Certain social security benefits are made available to persons who have achieved the full age of retirement, which is 67 years for people born in 1960 or later. One can opt for receiving social security retirement benefits at the age of 62 years, but that would mean permanent reduction of benefits to 80% of what one would receive at full retirement age. These benefits, though precious for those with no other support, are insufficient for maintaining existing lifestyles in case of most working people. This makes it essential that they opt for additional retirement planning. The best option for this, is to go for an individual retirement account, wherein contributions can be made while you are working, and from where benefits can be received afterwards.

An Overview of Various Retirement Plans

The various retirement plans can be classified as ‘defined contribution’ plan and ‘defined benefit’ plan. The Government employees and some very large and growing corporate entities are probably the only one who get the defined benefit pensions, where the amount of retirement pensions are fixed. For most others, the defined benefit options can prove to be too complex, costly, difficult to administer and most importantly, risky.

So, the obvious choice in most cases, are the defined contribution plans, wherein the employee makes a contribution from her compensation, with or without a matching contribution by the employer. Depending upon the rules governing these contributions in the Internal Revenue Code, these contributions are entitled to certain tax benefits for the employee as well as the employer. These contributions are invested in different assets, and separate accounts are maintained of different beneficiaries, known as ‘individual retirement account’ or IRA. One of the biggest advantage of these plans that are ‘qualified’ for tax benefit is that the earnings on the contribution are exempt from taxation. However, there are age limits, before which proceeds can be taken out only with tax and penalty.

Several variants of these plans are available and can be opted for by the people.
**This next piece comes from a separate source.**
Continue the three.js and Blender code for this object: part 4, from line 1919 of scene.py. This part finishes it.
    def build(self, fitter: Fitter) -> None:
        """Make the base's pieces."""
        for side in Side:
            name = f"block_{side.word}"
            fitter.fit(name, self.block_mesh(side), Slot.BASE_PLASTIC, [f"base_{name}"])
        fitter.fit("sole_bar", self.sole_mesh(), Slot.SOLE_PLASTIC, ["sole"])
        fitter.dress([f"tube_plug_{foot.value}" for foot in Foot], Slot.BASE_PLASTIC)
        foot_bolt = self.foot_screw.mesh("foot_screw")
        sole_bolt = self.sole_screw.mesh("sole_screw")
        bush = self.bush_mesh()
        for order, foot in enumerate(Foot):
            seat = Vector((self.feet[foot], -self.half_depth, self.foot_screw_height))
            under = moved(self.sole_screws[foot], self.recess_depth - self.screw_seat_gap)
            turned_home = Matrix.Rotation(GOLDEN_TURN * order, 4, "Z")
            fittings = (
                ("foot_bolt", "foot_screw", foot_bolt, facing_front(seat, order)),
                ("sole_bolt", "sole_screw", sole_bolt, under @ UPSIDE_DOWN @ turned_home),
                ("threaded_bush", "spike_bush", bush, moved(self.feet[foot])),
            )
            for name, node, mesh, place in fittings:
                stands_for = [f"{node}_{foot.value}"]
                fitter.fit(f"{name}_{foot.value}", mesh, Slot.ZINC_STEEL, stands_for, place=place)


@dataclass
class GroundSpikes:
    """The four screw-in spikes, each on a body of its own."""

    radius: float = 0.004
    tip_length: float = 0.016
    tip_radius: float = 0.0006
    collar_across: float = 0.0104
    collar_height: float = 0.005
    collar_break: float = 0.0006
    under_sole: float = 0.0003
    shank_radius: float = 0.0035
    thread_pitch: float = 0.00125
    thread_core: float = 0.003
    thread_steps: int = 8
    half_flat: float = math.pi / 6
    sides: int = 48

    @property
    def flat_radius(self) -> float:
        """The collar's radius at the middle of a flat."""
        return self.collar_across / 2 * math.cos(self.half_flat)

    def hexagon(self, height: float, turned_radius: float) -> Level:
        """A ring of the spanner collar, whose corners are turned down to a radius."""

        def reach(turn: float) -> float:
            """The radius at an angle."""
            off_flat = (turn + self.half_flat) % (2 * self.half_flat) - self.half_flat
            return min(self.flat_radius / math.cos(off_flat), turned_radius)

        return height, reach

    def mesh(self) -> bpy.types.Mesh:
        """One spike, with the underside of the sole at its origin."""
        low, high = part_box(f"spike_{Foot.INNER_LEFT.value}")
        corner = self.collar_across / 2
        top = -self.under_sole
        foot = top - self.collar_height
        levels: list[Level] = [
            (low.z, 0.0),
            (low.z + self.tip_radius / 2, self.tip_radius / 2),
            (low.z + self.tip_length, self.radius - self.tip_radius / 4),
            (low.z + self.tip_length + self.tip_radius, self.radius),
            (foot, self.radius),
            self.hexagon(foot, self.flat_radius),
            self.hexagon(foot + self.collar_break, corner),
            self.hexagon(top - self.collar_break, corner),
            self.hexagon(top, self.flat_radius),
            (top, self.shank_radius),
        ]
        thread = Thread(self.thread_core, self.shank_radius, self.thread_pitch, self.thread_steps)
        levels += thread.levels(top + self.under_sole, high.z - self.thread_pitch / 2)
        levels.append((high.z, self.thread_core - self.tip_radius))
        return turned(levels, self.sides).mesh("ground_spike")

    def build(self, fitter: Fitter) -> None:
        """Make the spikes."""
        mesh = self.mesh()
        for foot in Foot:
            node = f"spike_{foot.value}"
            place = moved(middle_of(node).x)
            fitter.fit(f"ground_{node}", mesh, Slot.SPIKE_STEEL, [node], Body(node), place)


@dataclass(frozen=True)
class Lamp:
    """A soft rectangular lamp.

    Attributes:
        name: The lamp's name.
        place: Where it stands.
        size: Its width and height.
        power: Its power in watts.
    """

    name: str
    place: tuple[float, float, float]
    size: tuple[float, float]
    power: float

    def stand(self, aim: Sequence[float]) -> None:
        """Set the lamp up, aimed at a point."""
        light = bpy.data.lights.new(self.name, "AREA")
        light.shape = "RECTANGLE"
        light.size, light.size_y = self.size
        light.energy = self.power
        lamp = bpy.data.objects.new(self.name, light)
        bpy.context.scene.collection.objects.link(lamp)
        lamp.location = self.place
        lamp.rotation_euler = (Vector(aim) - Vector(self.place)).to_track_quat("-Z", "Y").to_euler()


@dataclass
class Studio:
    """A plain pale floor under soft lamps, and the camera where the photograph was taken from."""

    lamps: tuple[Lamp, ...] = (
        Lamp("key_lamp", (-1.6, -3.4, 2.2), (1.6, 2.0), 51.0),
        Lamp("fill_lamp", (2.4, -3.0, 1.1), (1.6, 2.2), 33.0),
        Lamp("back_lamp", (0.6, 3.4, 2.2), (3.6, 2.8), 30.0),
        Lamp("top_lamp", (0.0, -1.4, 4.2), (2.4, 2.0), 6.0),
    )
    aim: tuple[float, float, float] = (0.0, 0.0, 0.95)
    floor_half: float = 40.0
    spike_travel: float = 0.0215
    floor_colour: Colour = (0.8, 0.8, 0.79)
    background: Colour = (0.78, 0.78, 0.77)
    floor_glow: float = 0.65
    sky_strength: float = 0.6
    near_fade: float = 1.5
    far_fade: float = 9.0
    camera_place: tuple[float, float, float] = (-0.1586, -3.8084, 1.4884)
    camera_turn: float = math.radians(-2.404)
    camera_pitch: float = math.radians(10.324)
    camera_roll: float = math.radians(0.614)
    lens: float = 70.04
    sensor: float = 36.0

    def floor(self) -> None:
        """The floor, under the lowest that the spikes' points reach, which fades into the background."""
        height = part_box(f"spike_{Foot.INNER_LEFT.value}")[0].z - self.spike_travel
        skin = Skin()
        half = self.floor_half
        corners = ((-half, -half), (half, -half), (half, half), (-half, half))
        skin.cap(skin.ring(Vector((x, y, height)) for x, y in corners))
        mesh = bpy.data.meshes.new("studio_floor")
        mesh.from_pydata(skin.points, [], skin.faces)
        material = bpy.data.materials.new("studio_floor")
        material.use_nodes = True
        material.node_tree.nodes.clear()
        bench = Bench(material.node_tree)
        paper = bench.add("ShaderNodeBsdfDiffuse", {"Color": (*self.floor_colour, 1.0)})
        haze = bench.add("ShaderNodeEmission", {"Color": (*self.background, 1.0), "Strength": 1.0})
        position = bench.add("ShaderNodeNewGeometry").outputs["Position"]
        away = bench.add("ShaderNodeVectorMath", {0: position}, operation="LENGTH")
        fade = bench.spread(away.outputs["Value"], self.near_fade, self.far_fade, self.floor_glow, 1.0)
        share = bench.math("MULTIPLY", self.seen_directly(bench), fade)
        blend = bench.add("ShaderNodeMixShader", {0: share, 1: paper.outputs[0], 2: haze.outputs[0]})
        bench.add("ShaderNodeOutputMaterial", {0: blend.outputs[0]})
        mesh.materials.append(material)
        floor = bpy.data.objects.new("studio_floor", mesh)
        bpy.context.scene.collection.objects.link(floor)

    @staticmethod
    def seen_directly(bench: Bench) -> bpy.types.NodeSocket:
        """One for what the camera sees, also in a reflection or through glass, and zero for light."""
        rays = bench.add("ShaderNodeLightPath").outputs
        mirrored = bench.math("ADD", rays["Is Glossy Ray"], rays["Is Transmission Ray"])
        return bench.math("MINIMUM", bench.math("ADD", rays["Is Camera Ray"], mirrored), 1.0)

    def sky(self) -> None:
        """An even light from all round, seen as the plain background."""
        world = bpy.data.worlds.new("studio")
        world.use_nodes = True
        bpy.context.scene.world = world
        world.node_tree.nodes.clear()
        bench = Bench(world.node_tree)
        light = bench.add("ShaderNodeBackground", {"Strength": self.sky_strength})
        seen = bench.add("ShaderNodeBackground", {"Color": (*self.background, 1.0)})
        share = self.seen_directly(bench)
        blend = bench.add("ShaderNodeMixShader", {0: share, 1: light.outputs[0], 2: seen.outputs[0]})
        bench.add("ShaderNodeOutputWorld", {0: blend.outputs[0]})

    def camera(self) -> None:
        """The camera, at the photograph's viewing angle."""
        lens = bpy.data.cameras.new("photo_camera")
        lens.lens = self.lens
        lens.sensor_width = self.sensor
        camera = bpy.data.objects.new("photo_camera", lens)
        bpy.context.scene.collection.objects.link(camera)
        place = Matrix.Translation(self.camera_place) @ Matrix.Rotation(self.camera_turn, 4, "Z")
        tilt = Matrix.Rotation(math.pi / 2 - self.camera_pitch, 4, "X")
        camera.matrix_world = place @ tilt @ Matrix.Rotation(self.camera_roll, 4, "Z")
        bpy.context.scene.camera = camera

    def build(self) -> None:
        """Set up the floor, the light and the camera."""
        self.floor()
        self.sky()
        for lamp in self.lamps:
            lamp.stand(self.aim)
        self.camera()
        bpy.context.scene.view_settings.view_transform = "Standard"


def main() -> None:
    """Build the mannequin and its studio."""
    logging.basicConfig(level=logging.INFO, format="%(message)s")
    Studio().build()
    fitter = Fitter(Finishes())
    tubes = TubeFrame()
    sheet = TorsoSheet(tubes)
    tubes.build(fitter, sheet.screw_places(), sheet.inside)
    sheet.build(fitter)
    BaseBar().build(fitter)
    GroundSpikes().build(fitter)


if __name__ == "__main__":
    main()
The Most Common Retirement Plans

The most commons plans are the Traditional IRA, Roth IRA and the 401(k) Plans. Then there are several variations of these as well as certain more specific plans.

The traditional IRA is probably the simplest of the retirement options, in which any person can enrol, and the process can be completed with online brokerages in a relatively simple manner. These provide a good baseline retirement planning, with some tax benefits. The maximum limit up to which a contribution would be tax exempt in this plan


is $5,500 for the year 2017, though an additional $1000 can be contributed by those over 50 years as ‘catch-up’ contribution. These plans can also be combined with other plans, in which case, the upper limit for tax deduction may get reduced. These limits keep changing from year to year.
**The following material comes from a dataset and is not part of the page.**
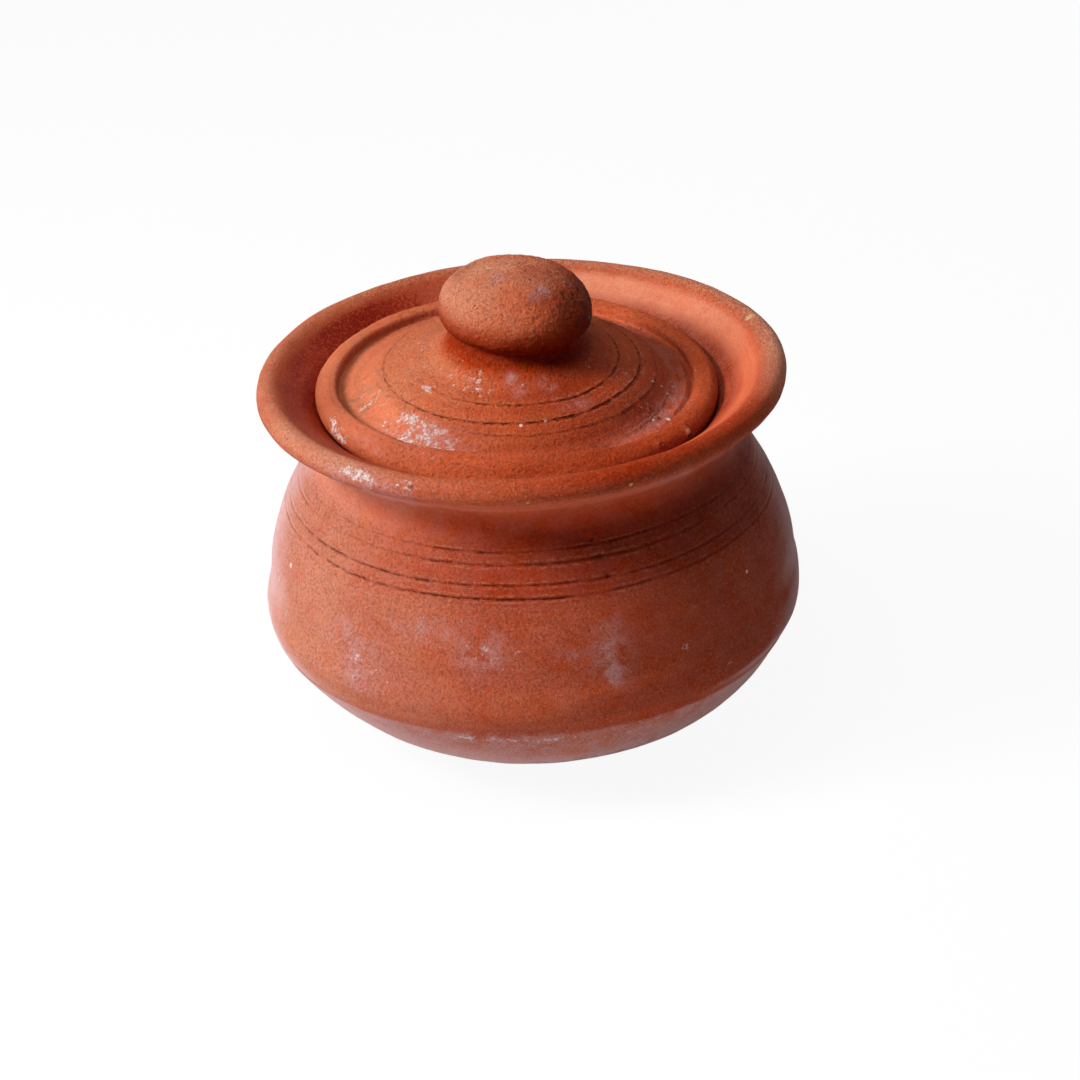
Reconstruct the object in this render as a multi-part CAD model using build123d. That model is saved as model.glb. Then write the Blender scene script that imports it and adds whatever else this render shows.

In case of a Roth IRA, the contribution is made from after-tax compensation, but the earning on the investment are free from tax, and can be taken out without any tax consequences after the retirement age of 59 and a half years.

Both the traditional IRA as well as the Roth IRA do not necessitate an employer contribution or participation, but both can also be administered by the employer as part of its retirement planning for the employees. Certain variations are also available.
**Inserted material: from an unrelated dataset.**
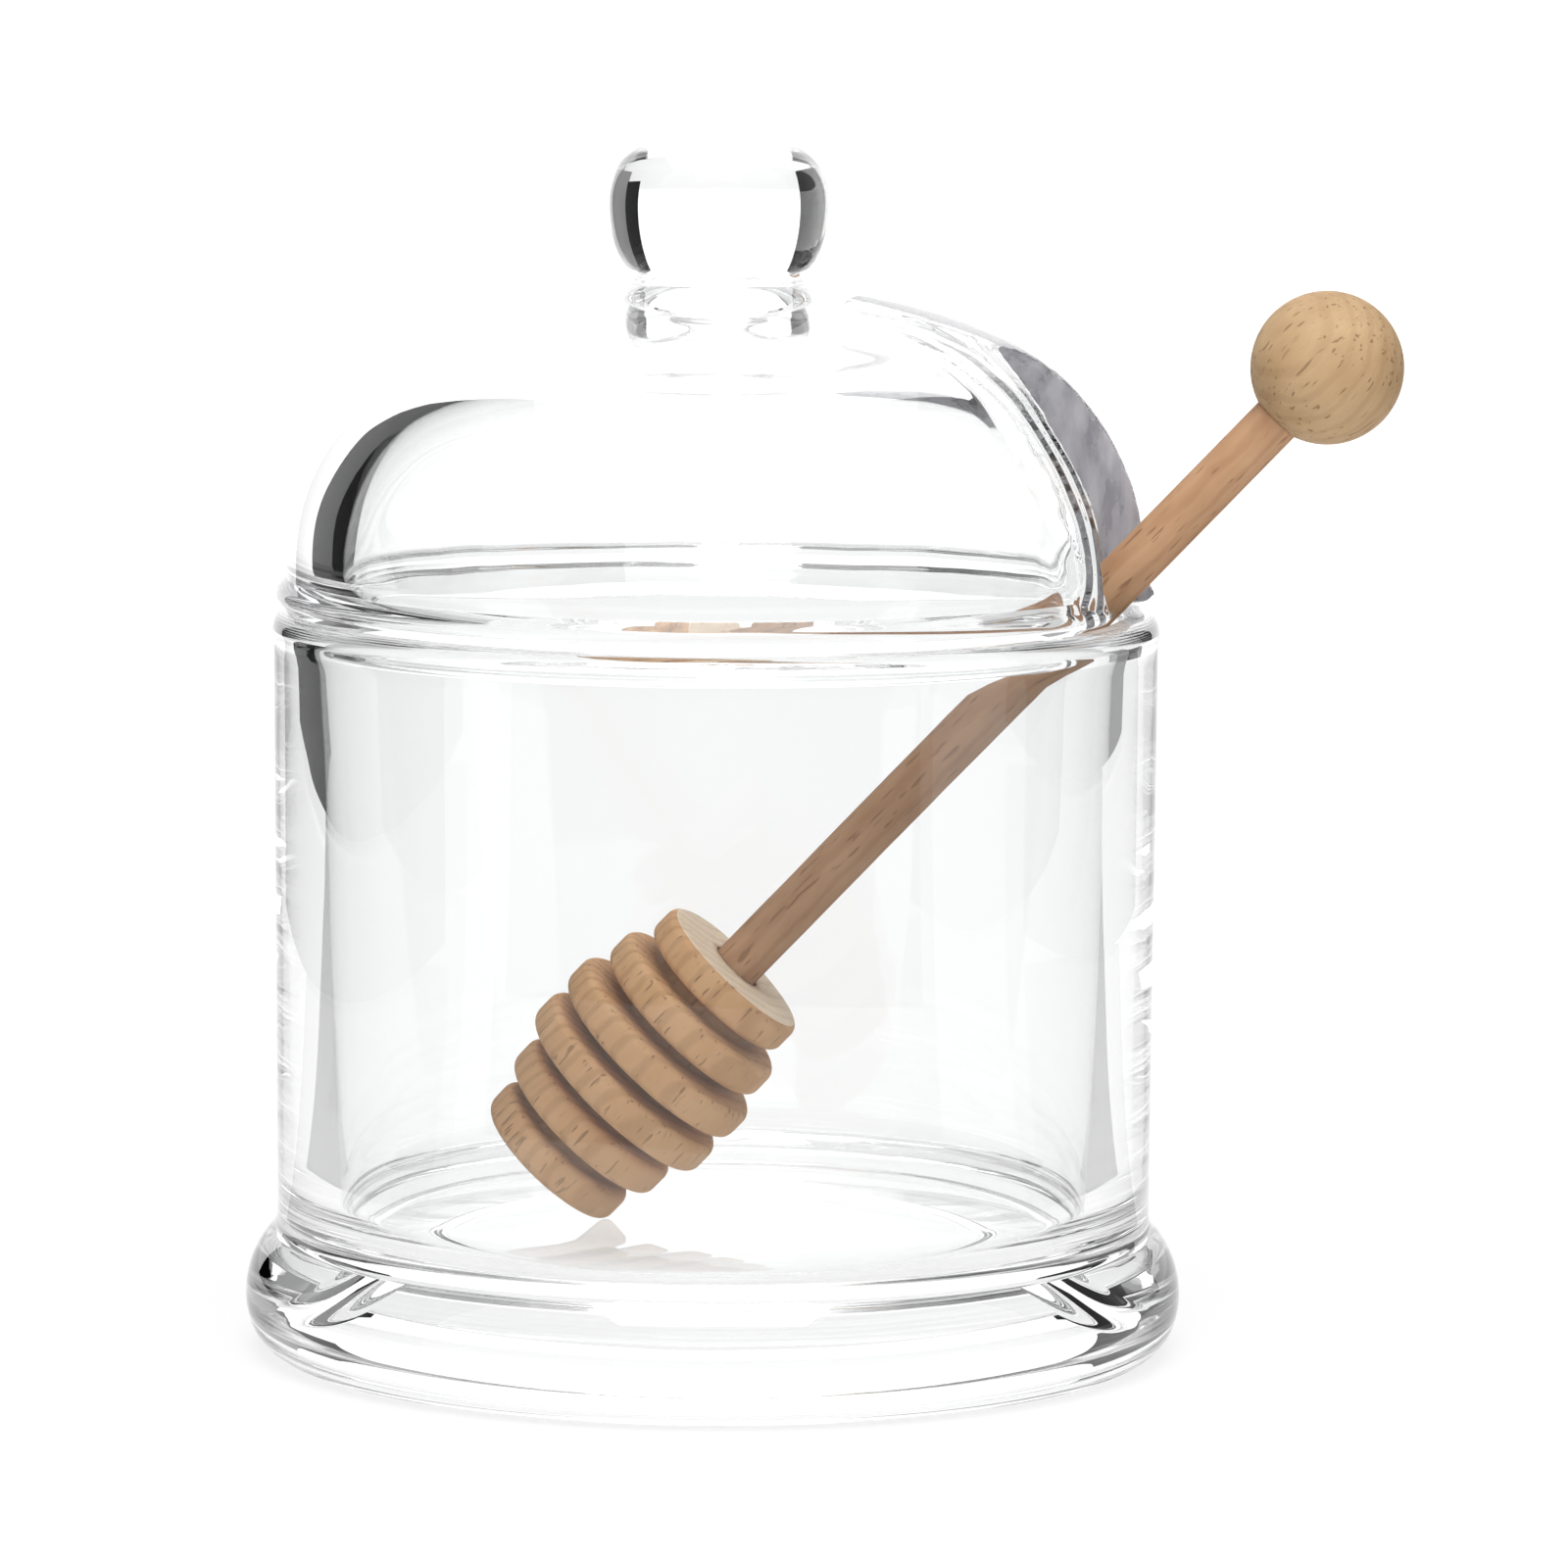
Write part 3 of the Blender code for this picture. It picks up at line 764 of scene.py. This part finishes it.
def beech(name, pale, brown, dark, pith, fleck_stretch, ring_strength, fleck_strength, groove_shade_strength):
    """Turned beech: soft growth rings round a far pith, short dark flecks, and painted shade that darkens
    the deep grooves.
    """
    # The darkest colour serves both the real flecks and the painted shade in the grooves.
    darkest = [value * fleck_and_groove_shade_darkening for value in dark]
    made, tree, shader = new_material(name)
    shader.inputs["Specular IOR Level"].default_value = 0.25
    place = add_node(tree, "ShaderNodeTexCoord")
    along = add_node(tree, "ShaderNodeMapping", Location=dipper_end, Rotation=dipper_turn.to_euler())
    along.vector_type = "TEXTURE"
    grown = add_node(tree, "ShaderNodeGroup")
    grown.node_tree = grain
    grown.inputs["Pith"].default_value = pith
    grown.inputs["Fleck Stretch"].default_value = (1.0, 1.0, fleck_stretch)
    shade = add_node(tree, "ShaderNodeMapRange", From_Min=0.30, From_Max=0.70, To_Max=0.75)
    mottled = add_colour_mix(tree, A=pale, B=brown)
    ring_share = add_node(tree, "ShaderNodeMath", "MULTIPLY", ring_strength)
    ringed = add_colour_mix(tree, B=dark)
    fleck_share = add_node(tree, "ShaderNodeMath", "MULTIPLY", fleck_strength)
    flecked = add_colour_mix(tree, B=darkest)
    # Painted shade: the grooves are mixed towards the darkest colour.
    groove_shade_share = add_node(tree, "ShaderNodeMath", "MULTIPLY", groove_shade_strength)
    groove_shaded = add_colour_mix(tree, B=darkest)
    dull = add_node(tree, "ShaderNodeMapRange", To_Min=0.55, To_Max=0.75)
    sunk = add_node(tree, "ShaderNodeMath", "SUBTRACT")
    bump = add_node(tree, "ShaderNodeBump", Distance=fibre_height)
    link_all(
        tree,
        (place.outputs["Object"], along.inputs["Vector"]),
        (along.outputs["Vector"], grown.inputs["Place"]),
        (grown.outputs["Mottle"], shade.inputs["Value"]),
        (shade.outputs["Result"], mottled.inputs["Factor"]),
        (mottled.outputs["Result"], ringed.inputs["A"]),
        (grown.outputs["Rings"], ring_share.inputs[0]),
        (ring_share.outputs["Value"], ringed.inputs["Factor"]),
        (ringed.outputs["Result"], flecked.inputs["A"]),
        (grown.outputs["Flecks"], fleck_share.inputs[0]),
        (fleck_share.outputs["Value"], flecked.inputs["Factor"]),
        (flecked.outputs["Result"], groove_shaded.inputs["A"]),
        (grown.outputs["Groove Shade"], groove_shade_share.inputs[0]),
        (groove_shade_share.outputs["Value"], groove_shaded.inputs["Factor"]),
        (groove_shaded.outputs["Result"], shader.inputs["Base Color"]),
        (grown.outputs["Fibres"], dull.inputs["Value"]),
        (dull.outputs["Result"], shader.inputs["Roughness"]),
        (grown.outputs["Fibres"], sunk.inputs[0]),
        (grown.outputs["Flecks"], sunk.inputs[1]),
        (sunk.outputs["Value"], bump.inputs["Height"]),
        (bump.outputs["Normal"], shader.inputs["Normal"]),
    )
    return made


def add_piece(name, outline, steps, finish, node):
    """A turned wooden piece on the dipper's axis."""
    mesh = turned_mesh(name, outline, steps, dipper_place)
    mesh.materials.append(finish)
    piece = bpy.data.objects.new(name, mesh)
    bpy.context.scene.collection.objects.link(piece)
    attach(piece, "root")
    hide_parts(node)
    return piece


socket_radius = stem_radius + socket_gap
socket_angle = math.degrees(math.acos(socket_radius / ball_radius))
ball_socket_z = ball_reach - ball_radius + socket_depth
ball_outline = arc((0.0, ball_reach), (ball_radius, ball_radius), 90, -socket_angle, ball_steps)
ball_outline += [(socket_radius, ball_socket_z), (0.0, ball_socket_z)]
ball_beech = beech(
    "ball_beech",
    pale=(0.57, 0.39, 0.220),
    brown=(0.43, 0.27, 0.135),
    dark=(0.32, 0.18, 0.085),
    pith=(0.014, 0.008, 0.130),
    fleck_stretch=0.08,
    ring_strength=0.20,
    fleck_strength=0.60,
    groove_shade_strength=0.0,
)
ball_outline = finely(ball_outline)
add_piece("wooden_ball", ball_outline, ball_turning_steps, ball_beech, "dipper_ball")

# The dipper's stem. It is a plain beech dowel, cut to length and left raw. Its ends are glued into
# the drilled head and ball, so its length follows from the depth of their sockets.
disc_pitch = 0.0059
disc_thickness = 0.0043
disc_round = 0.0012
disc_radii = (0.0100, 0.0115, 0.0135, 0.0136, 0.0122, 0.0104)
core_radius = 0.0070
stem_turning_steps = 48
head_length = disc_pitch * (len(disc_radii) - 1) + disc_thickness
stem_low = head_length - socket_depth + socket_gap
stem_high = ball_socket_z - socket_gap
stem_outline = [(0.0, stem_low), (stem_radius, stem_low), (stem_radius, stem_high), (0.0, stem_high)]
stem_beech = beech(
    "stem_beech",
    pale=(0.57, 0.345, 0.200),
    brown=(0.38, 0.195, 0.095),
    dark=(0.26, 0.11, 0.045),
    pith=(0.030, 0.020, 0.060),
    fleck_stretch=0.14,
    ring_strength=0.22,
    fleck_strength=0.50,
    groove_shade_strength=0.0,
)
stem_outline = finely(stem_outline)
add_piece("wooden_stem", stem_outline, stem_turning_steps, stem_beech, "dipper_stem")

# The dipper's head. Its six discs are turned from one block of raw beech, with deep grooves between them
# that hold the honey; painted shade darkens the grooves. Its top is drilled for the stem, and its top face
# is painted paler, partly for the end of the grain and partly as painted light from above.
disc_round_steps = 6
head_turning_steps = 96
top_face_margin = 0.0002
head_outline = [(0.0, 0.0)]
for number, radius in enumerate(disc_radii):
    low = number * disc_pitch
    high = low + disc_thickness
    edge = radius - disc_round
    if number:
        head_outline.append((core_radius, low))
    head_outline += arc((edge, low + disc_round), (disc_round, disc_round), -90, 0, disc_round_steps)
    head_outline += arc((edge, high - disc_round), (disc_round, disc_round), 0, 90, disc_round_steps)
    if number < len(disc_radii) - 1:
        head_outline.append((core_radius, high))
head_socket_z = head_length - socket_depth
head_outline += [(socket_radius, head_length), (socket_radius, head_socket_z), (0.0, head_socket_z)]
# Only the head gets painted shade in its grooves.
head_beech = beech(
    "head_beech",
    pale=(0.79, 0.485, 0.255),
    brown=(0.68, 0.375, 0.170),
    dark=(0.40, 0.185, 0.07),
    pith=(-0.016, 0.012, 0.010),
    fleck_stretch=0.16,
    ring_strength=0.28,
    fleck_strength=0.55,
    groove_shade_strength=0.62,
)
# A paler copy of the head's beech for its top face: partly the end of the grain, partly painted light from
# above.
head_top_grain_and_light_beech = beech(
    "head_top_grain_and_light_beech",
    pale=(0.96, 0.80, 0.61),
    brown=(0.90, 0.71, 0.51),
    dark=(0.68, 0.47, 0.30),
    pith=(-0.016, 0.012, 0.010),
    fleck_stretch=0.16,
    ring_strength=0.30,
    fleck_strength=0.30,
    groove_shade_strength=0.0,
)
head_outline = finely(head_outline)
head = add_piece("wooden_head", head_outline, head_turning_steps, head_beech, "dipper_head")
head.data.materials.append(head_top_grain_and_light_beech)
# The top face gets the paler copy, which is partly painted light.
from_dipper = dipper_place.inverted()
for face in head.data.polygons:
    if (from_dipper @ face.center).z > head_length - top_face_margin:
        face.material_index = 1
The 401(k) plan is an employer administered retirement plan, which allows significant tax benefits on the employee contributions, as well as the employer contributions. Contributions made by the employees can get tax benefits up to $18,000 for 2017, with an additional ‘catch-up’ contribution of $6000 permitted for those over 50 years. The employer contribution can be made and the upper limit for total contribution is $ 54,000, plus the catch-up of $6000 for over 50. The employer contribution cannot exceed 25% of compensation, for which the maximum amount is $270,000.

The More Specific Plans

In addition to the more common plans, several specific retirement plans are also available, which enable those with special references to choose in accordance with their preferences and priorities. Examples of these specified plans include the 457 Plan, which are tax advantaged retirement plans for governmental and certain non-governmental employers, wherein the compensation is deferred on a pre-tax basis. They are similar to 401 (k), but there is no penalty of 10% for withdrawal before 59 1/2 years. Another specified plan is the 403 (b) Plan, which is a tax advantaged plans available for educational and certain non profit institutes.

How to Choose a Retirement Plan

Generally, the primary consideration, while choosing a retirement plan on the part of the employer, are the obligations imposed on it, including the obligation to make a matching contribution to the employee contributions, and the administrative costs of the plan. The most common plans are the 401(k) plans, which offer the maximum tax benefit to both the employees and the employers, and hence are preferred. In case of smaller employers, especially small businesses or self employed, more options that enable simpler administration and reduce annual return filing obligations are also available.

For the employees, in many plans, the employee contribution is flexible, and the employees get an option to make contributions. In such cases, the employer contribution could either be fixed in respect of compensation, or may be a matching contribution. In some cases, special plans like ‘profit sharing’ plans may be preferred by highly compensated employees. Other specified plans that may sometimes be preferred, include the ‘solo 401(k) plan’, which can be opted by a self-employed without any employee.

The choice for a particular plan need to be made after understanding your preferences and the pros and cons of different planning options.